Set down the material below in full, matching it exactly.

┄┄┄┄┄┄┄┄┄┄

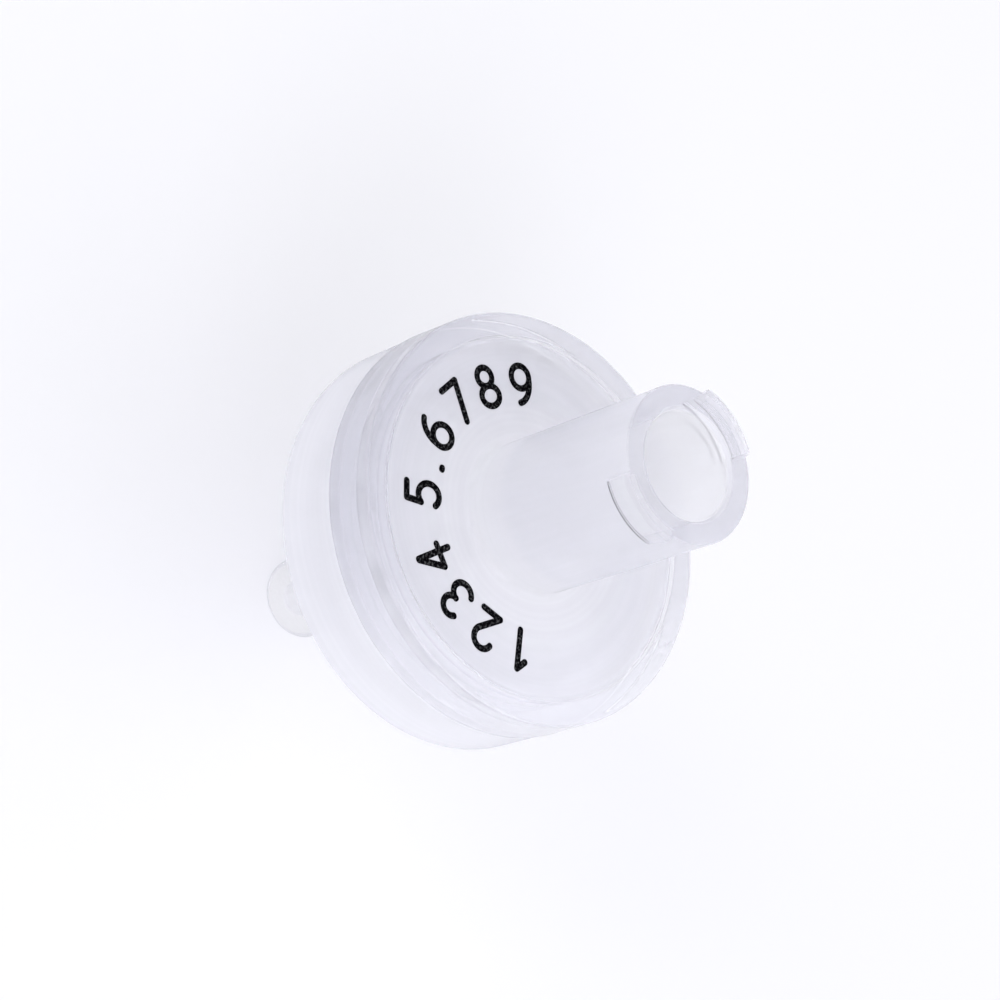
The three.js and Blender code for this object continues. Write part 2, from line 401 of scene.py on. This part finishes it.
def lug_angles(edges, width):
    """Angles round the part, evenly spaced, with more of them across each lug's end."""
    even = np.linspace(0.0, 2 * np.pi, COLUMNS, endpoint=False)
    spread = width * np.linspace(-LUG_MARGIN, LUG_MARGIN, LUG_COLUMNS)
    every = np.sort(np.mod(np.concatenate([even, *(edge + spread for edge in edges)]), 2 * np.pi))
    return every[np.diff(every, prepend=-1.0) > LEAST_STEP]


def smooth_step(low, high, value):
    """0 below low, 1 above high, and the smooth cubic 3t^2 - 2t^3 between."""
    t = np.clip((value - low) / (high - low), 0.0, 1.0)
    return t * t * (3 - 2 * t)


def make_piece(name, vertices, faces, material):
    """Mesh object of a finished surface, smooth shaded, with its faces turned outwards."""
    mesh = bpy.data.meshes.new(name)
    faces = faces.tolist() if isinstance(faces, np.ndarray) else faces
    mesh.from_pydata(vertices.tolist(), [], faces)
    edit = bmesh.new()
    edit.from_mesh(mesh)
    bmesh.ops.recalc_face_normals(edit, faces=edit.faces)
    edit.to_mesh(mesh)
    edit.free()
    mesh.shade_smooth()
    mesh.materials.append(material)
    piece = bpy.data.objects.new(name, mesh)
    bpy.context.scene.collection.objects.link(piece)
    return piece


# ---- Finishes ---------------------------------------------------------------------------


class Value:
    """A shader socket that is used in Python expressions, each adding its Math node."""

    def __init__(self, finish, socket):
        self.finish = finish
        self.socket = socket

    def maths(self, operation, first, second):
        """The result of one Math node."""
        return self.finish.node("ShaderNodeMath", {"operation": operation}, {0: first, 1: second})

    def __add__(self, other):
        return self.maths("ADD", self, other)

    def __radd__(self, other):
        return self.maths("ADD", other, self)

    def __sub__(self, other):
        return self.maths("SUBTRACT", self, other)

    def __rsub__(self, other):
        return self.maths("SUBTRACT", other, self)

    def __mul__(self, other):
        return self.maths("MULTIPLY", self, other)

    def __rmul__(self, other):
        return self.maths("MULTIPLY", other, self)


class Finish:
    """The node tree of one material, or of the surroundings."""

    def __init__(self, owner):
        owner.use_nodes = True
        self.tree = owner.node_tree
        self.tree.nodes.clear()

    def node(self, kind, settings=None, inputs=None, output=0):
        """Adds one node, settings first, then its sockets' values or links. Returns an output."""
        made = self.tree.nodes.new(kind)
        for key, value in (settings or {}).items():
            if key == "stops":
                stops = made.color_ramp.elements
                while len(stops) < len(value):
                    stops.new(0.5)
                for stop, (place, colour) in zip(stops, value):
                    stop.position = place
                    stop.color = colour
            else:
                setattr(made, key, value)
        for key, value in (inputs or {}).items():
            if isinstance(value, Value):
                self.tree.links.new(value.socket, made.inputs[key])
            else:
                made.inputs[key].default_value = value
        return Value(self, made.outputs[output]) if made.outputs else None

    def ramp(self, value, low, high):
        """0 at low, 1 at high, and smooth between them."""
        return self.node("ShaderNodeMapRange", {"interpolation_type": "SMOOTHSTEP"},
                         {0: value, 1: low, 2: high})

    def past(self, value, edge, fade):
        """The same between two distances past an edge."""
        return self.ramp(value, edge + fade[0], edge + fade[1])

    def along(self, place, direction):
        """How far a place lies in a direction from the origin."""
        return self.node("ShaderNodeVectorMath", {"operation": "DOT_PRODUCT"},
                         {0: place, 1: direction}, output="Value")

    def mixed(self, mask, off, on):
        """Two colours: off where the mask is 0, on where it is 1, and mixed between."""
        return self.node("ShaderNodeMix", {"data_type": "RGBA"}, {0: mask, 6: off, 7: on}, output=2)

    def between(self, mask, off, on):
        """The same for two numbers."""
        return off + mask * (on - off)

    def blend(self, mask, off, on):
        """The same for two shaders."""
        return self.node("ShaderNodeMixShader", None, {0: mask, 1: off, 2: on})


def opaque(colour):
    """A colour with full alpha."""
    return (*colour, 1.0)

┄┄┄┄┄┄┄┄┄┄

RESULT FOR THIS EXERCISE →
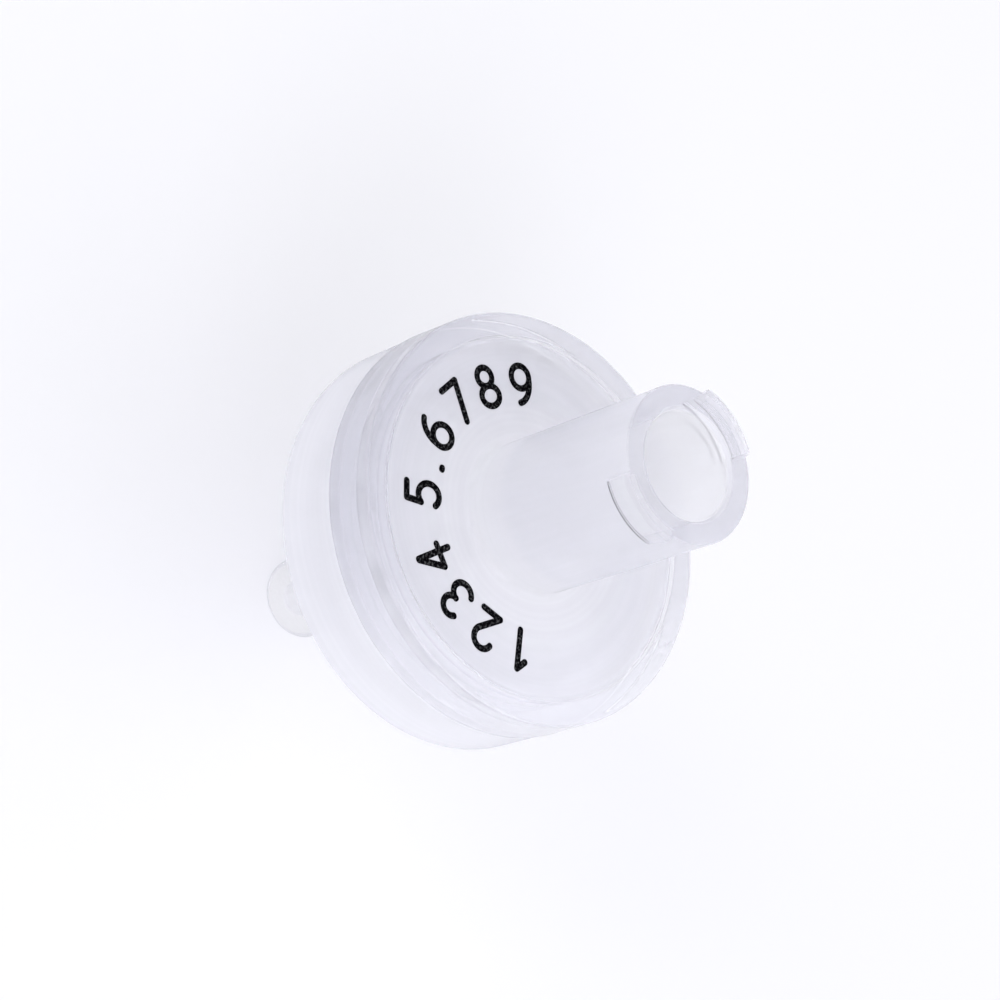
The three.js and Blender code for this object continues. Write part 2, from line 401 of scene.py on. This part finishes it.
def lug_angles(edges, width):
    """Angles round the part, evenly spaced, with more of them across each lug's end."""
    even = np.linspace(0.0, 2 * np.pi, COLUMNS, endpoint=False)
    spread = width * np.linspace(-LUG_MARGIN, LUG_MARGIN, LUG_COLUMNS)
    every = np.sort(np.mod(np.concatenate([even, *(edge + spread for edge in edges)]), 2 * np.pi))
    return every[np.diff(every, prepend=-1.0) > LEAST_STEP]


def smooth_step(low, high, value):
    """0 below low, 1 above high, and the smooth cubic 3t^2 - 2t^3 between."""
    t = np.clip((value - low) / (high - low), 0.0, 1.0)
    return t * t * (3 - 2 * t)


def make_piece(name, vertices, faces, material):
    """Mesh object of a finished surface, smooth shaded, with its faces turned outwards."""
    mesh = bpy.data.meshes.new(name)
    faces = faces.tolist() if isinstance(faces, np.ndarray) else faces
    mesh.from_pydata(vertices.tolist(), [], faces)
    edit = bmesh.new()
    edit.from_mesh(mesh)
    bmesh.ops.recalc_face_normals(edit, faces=edit.faces)
    edit.to_mesh(mesh)
    edit.free()
    mesh.shade_smooth()
    mesh.materials.append(material)
    piece = bpy.data.objects.new(name, mesh)
    bpy.context.scene.collection.objects.link(piece)
    return piece


# ---- Finishes ---------------------------------------------------------------------------


class Value:
    """A shader socket that is used in Python expressions, each adding its Math node."""

    def __init__(self, finish, socket):
        self.finish = finish
        self.socket = socket

    def maths(self, operation, first, second):
        """The result of one Math node."""
        return self.finish.node("ShaderNodeMath", {"operation": operation}, {0: first, 1: second})

    def __add__(self, other):
        return self.maths("ADD", self, other)

    def __radd__(self, other):
        return self.maths("ADD", other, self)

    def __sub__(self, other):
        return self.maths("SUBTRACT", self, other)

    def __rsub__(self, other):
        return self.maths("SUBTRACT", other, self)

    def __mul__(self, other):
        return self.maths("MULTIPLY", self, other)

    def __rmul__(self, other):
        return self.maths("MULTIPLY", other, self)


class Finish:
    """The node tree of one material, or of the surroundings."""

    def __init__(self, owner):
        owner.use_nodes = True
        self.tree = owner.node_tree
        self.tree.nodes.clear()

    def node(self, kind, settings=None, inputs=None, output=0):
        """Adds one node, settings first, then its sockets' values or links. Returns an output."""
        made = self.tree.nodes.new(kind)
        for key, value in (settings or {}).items():
            if key == "stops":
                stops = made.color_ramp.elements
                while len(stops) < len(value):
                    stops.new(0.5)
                for stop, (place, colour) in zip(stops, value):
                    stop.position = place
                    stop.color = colour
            else:
                setattr(made, key, value)
        for key, value in (inputs or {}).items():
            if isinstance(value, Value):
                self.tree.links.new(value.socket, made.inputs[key])
            else:
                made.inputs[key].default_value = value
        return Value(self, made.outputs[output]) if made.outputs else None

    def ramp(self, value, low, high):
        """0 at low, 1 at high, and smooth between them."""
        return self.node("ShaderNodeMapRange", {"interpolation_type": "SMOOTHSTEP"},
                         {0: value, 1: low, 2: high})

    def past(self, value, edge, fade):
        """The same between two distances past an edge."""
        return self.ramp(value, edge + fade[0], edge + fade[1])

    def along(self, place, direction):
        """How far a place lies in a direction from the origin."""
        return self.node("ShaderNodeVectorMath", {"operation": "DOT_PRODUCT"},
                         {0: place, 1: direction}, output="Value")

    def mixed(self, mask, off, on):
        """Two colours: off where the mask is 0, on where it is 1, and mixed between."""
        return self.node("ShaderNodeMix", {"data_type": "RGBA"}, {0: mask, 6: off, 7: on}, output=2)

    def between(self, mask, off, on):
        """The same for two numbers."""
        return off + mask * (on - off)

    def blend(self, mask, off, on):
        """The same for two shaders."""
        return self.node("ShaderNodeMixShader", None, {0: mask, 1: off, 2: on})


def opaque(colour):
    """A colour with full alpha."""
    return (*colour, 1.0)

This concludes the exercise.